Ashlin Halfnight's thoughtful and stirring new play centers on a man who makes a fatal mistake with far-reaching consequences. logo
Tom O'Keefe, Johnny Pruitt, and Ryan Templeton
in A Hard Wall At High Speed
(© Jen Maufrais Kelly)
One man's fatal mistake has far-reaching consequences in Ashlin Halfnight's thoughtful and stirring A Hard Wall at High Speed, now making its world premiere at the Astoria Performing Arts Center, directed by May Adrales.

Set in and around 2001, the work centers on Donnie (Tom O'Keefe), a flight instructor who lives and works in the Florida Keys. The play's early scenes establish Donnie's hopes and dreams for owning his own business, as well as his relationships with his pregnant wife, June (Sarah Kate Jackson), younger brother Trout (Johnny Pruitt), and Trout's live-in girlfriend, Marcy (Ryan Templeton).

There's a comic flair to these interactions that nevertheless show the deep and affectionate bonds that Donnie has with these people in his life, as well as the small cracks that will grow wider as the play progresses.

While the show may first come across as a domestic comedy, Halfnight pulls the rug out from under the audience as the characters' lives change drastically following the terrorist attacks of September 11. There are still comic moments and some bitingly funny dialogue, but the play makes a swift -- and effective -- tonal shift that has a darker, more dramatic quality.

Donnie's life quickly spirals out of control as business dries up, partly because of a general fear of flying in the wake of the attacks, but mostly due to a misjudgment on Donnie's part that is tied directly into the tragedy. Not only is his career put at risk, but he also faces public ridicule in the media, as well as hatred and resentment from both strangers and people he's known all his life.
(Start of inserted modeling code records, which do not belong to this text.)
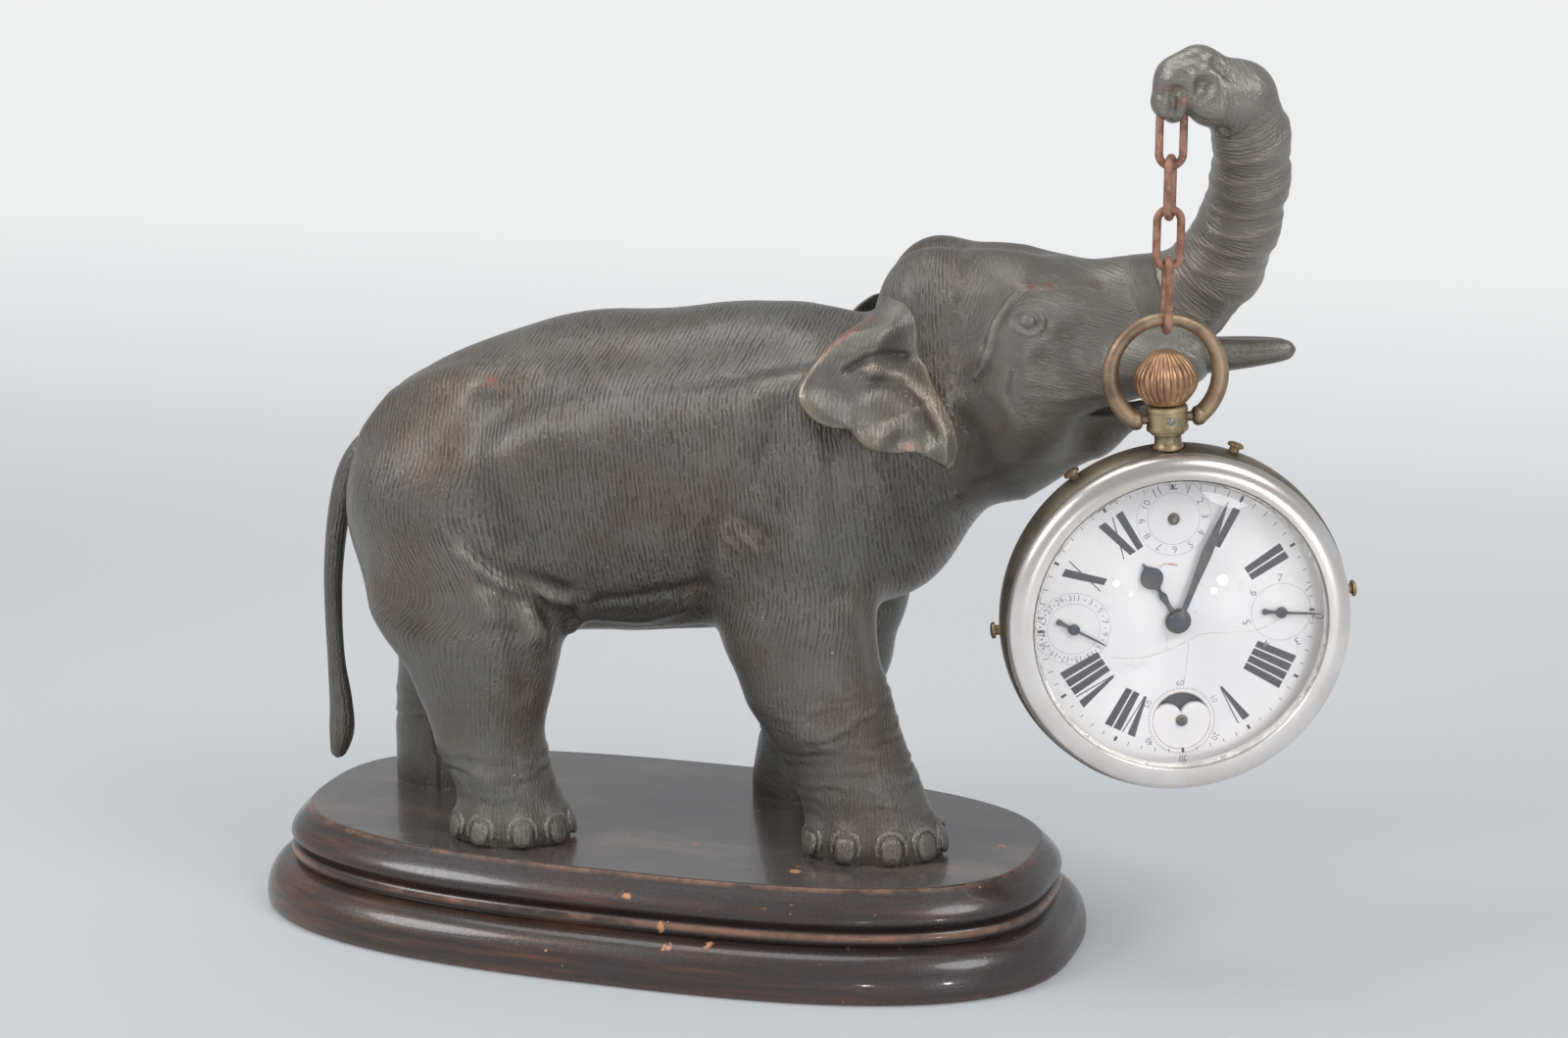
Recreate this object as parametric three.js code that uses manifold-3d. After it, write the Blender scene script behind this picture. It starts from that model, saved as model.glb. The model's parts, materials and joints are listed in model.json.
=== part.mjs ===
// Figural clock: a cast elephant on a moulded wooden plinth holds up a large
// calendar pocket watch, which hangs from a short chain at the tip of its trunk.
// Millimetres. Origin at the middle of the plinth's underside, +X towards the
// elephant's head, +Y away from the viewer, +Z up.

import * as THREE from "three";
import { mergeVertices } from "three/addons/utils/BufferGeometryUtils.js";
import Module from "manifold-3d";

const wasm = await Module();
wasm.setup();

// Running clearance of pivots, bores and pins, and the wider gap round cast sockets
const FIT = 0.3;
const CAST_FIT = 0.4;

// Wooden plinth: an oblong with bowed sides, moulded all round
const PLINTH_LENGTH = 180;
const PLINTH_DEPTH = 94.4;
const PLINTH_HEIGHT = 21.7;
const PLINTH_ROUNDNESS = 2.71;
const PLINTH_TOP_INSET = 9.7;
const PLINTH_STEPS = 34;
const RIDGE_HEIGHT = 15.7;
const RIDGE_INSET = 5.3;
const QUIRK_INSET = 6.9;
const BEAD_HEIGHT = 12.1;
const BEAD_RADIUS = 1.5;
const BEAD_INSET = 5.3;
const OVOLO_TOP = 10.1;
const OVOLO_WIDEST = 2.4;
const BOTTOM_INSET = 0.8;

// Screws that hold the feet from below
const SCREW_RADIUS = 1.5;
const SCREW_HEAD_RADIUS = 3;
const SCREW_HEAD_HEIGHT = 2.2;
const SCREW_GRIP = 5;
const COUNTERBORE_RADIUS = 4;
const COUNTERBORE_DEPTH = 8;
const SCREW_SIDES = 9;

// Elephant: where it stands and which way it looks
const ELEPHANT_TURN = 9;
const ELEPHANT_SET_BACK = 1.5;
const BODY_CELL = 6.9;
const HEAD_CELL = 4.6;

// Elephant: main sizes, u forwards, v to its left, w up from the plinth
const BARREL = { at: [-9, 0, 75.6], radii: [45, 29, 34.2] };
const RUMP = { at: [-41, 0, 68], radii: [28.5, 26, 29.5] };
const SHOULDER = { at: [21, 0, 78.5], radii: [30, 26, 33.2] };
const CHEST = { at: [44, 0, 69], radii: [18, 18, 19] };
const NECK = { from: [36, 0, 82], to: [66, 0, 93], radii: [27, 20] };
const SKULL = { at: [66, 0, 106], radii: [21.5, 19, 20] };
const BROW = { from: [78, 0, 108], to: [97, 0, 112.5], radii: [15.3, 10.3] };
const CHEEK = { at: [75, 8.5, 96], radii: [12, 8, 13] };
const JAW = { from: [73, 0, 85.5], to: [88, 0, 88], radii: [13, 6.4] };
const LOWER_LIP = { from: [88, 0, 88], to: [98, 0, 91], radii: [5.8, 2.4] };
const NEAR_SHEATH = { from: [85, -8.5, 100], to: [107, -10.6, 104.8], radii: [7.6, 5.8] };
const FAR_SHEATH = { from: [85, 8.5, 99], to: [106, 10.6, 101.9], radii: [7.6, 5.8] };

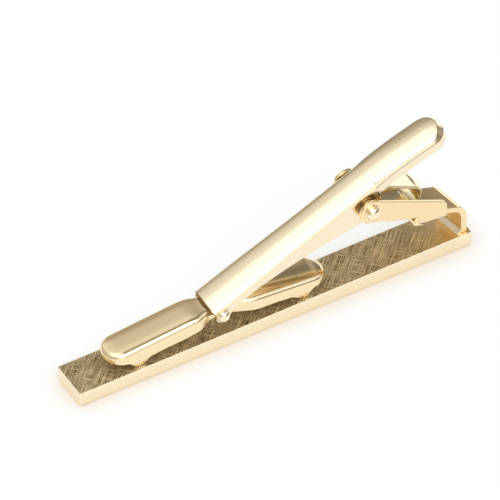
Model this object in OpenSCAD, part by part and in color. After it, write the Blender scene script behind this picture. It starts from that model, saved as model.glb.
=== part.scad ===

Furthermore, his tenuous employment situation puts a strain on his marriage, as he and June now have a newborn baby boy and less and less money.

O'Keefe delivers a moving and layered performance, perfectly capturing Donnie's growing sense of despair, mixed with anger, resignation, and guilt. Jackson pushes a little too hard in the play's early scenes, but does a bang-up job later in the play as June struggles to control her own anger and frustration with her husband.

Pruitt does well in his comic scenes, but tends to play the dramatic ones mostly on the surface. Templeton is delightful as Marcy, bringing a quirky sensibility to the role that is at once mischievous, sexy, and open-heartedly sincere.

There have been many plays that have dealt with the events surrounding September 11, 2001 and yet, Halfnight manages to offer a fresh perspective that avoids easy answers. He instead focuses on the fear and insecurity that accompanies a fall from grace, and the difficult and seemingly impossible task of finding some way to rebuild.